Strangely, I have no recollection of what I was feeling or thinking about when I recorded this song. This has almost never been the case—I feel like there’s always a story to go along with the sound meditations I sort of emerge from after playing a song. It was obviously a heavy moment, and I must’ve been stuck in some kind of way. I feel like this is probably the mood that drove a lot of my older songs, so I’m glad I still have the darkness in me! I have to give it to Cooper on this track for taking the lead vocals on this song and letting them never disintegrate. He made them incessantly bounce back and forth once I brought in the lead synth solo. If the sad and anxious inner workings of my brain and soul had to be represented by a single song on this album, this last track might be the one.

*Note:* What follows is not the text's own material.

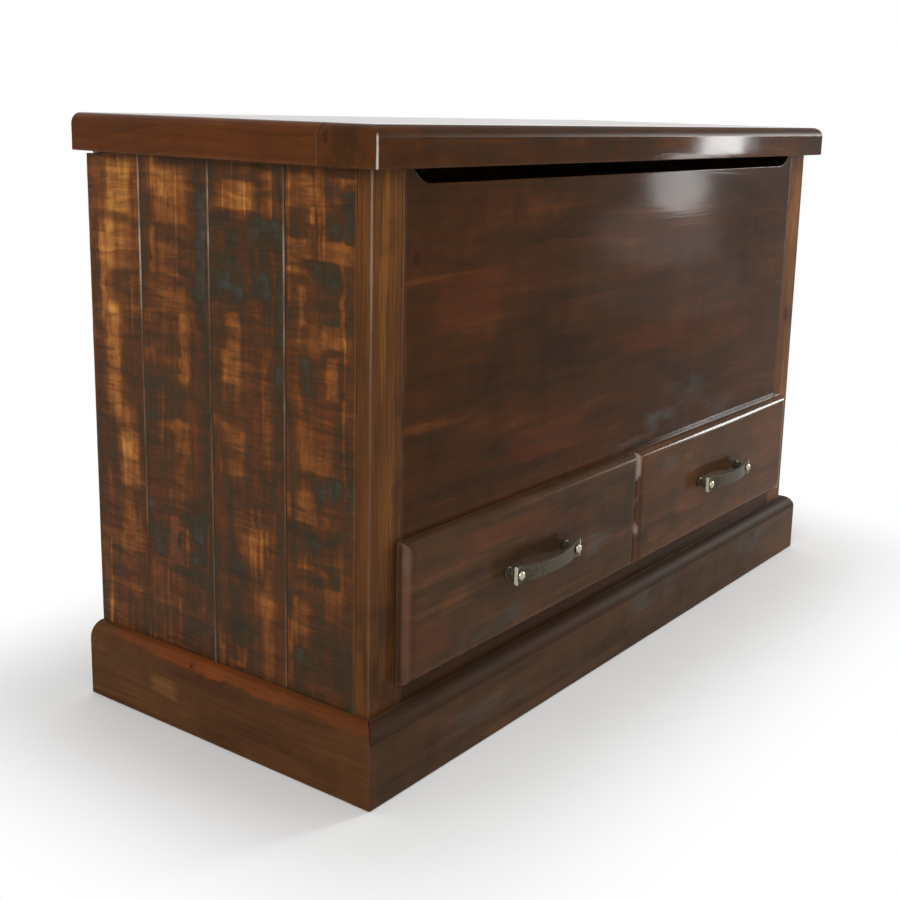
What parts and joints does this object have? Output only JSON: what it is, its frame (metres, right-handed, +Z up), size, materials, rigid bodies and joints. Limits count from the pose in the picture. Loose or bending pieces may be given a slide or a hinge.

And truly, I have to thank Cooper for bringing all of these improvisations to life through his production skills. My normal work flow of using a hardware looper becomes quite limiting when I’m recording all of these live sessions onto a computer in order to multitrack and mix the in-the-moment ideas and figure out a way to make them sparkle and worble just a little more. He also convinced me to overdub some vocals, which I have never done before, in order to bring a little more clarity and finesse to the sound. So thanks, Cooper!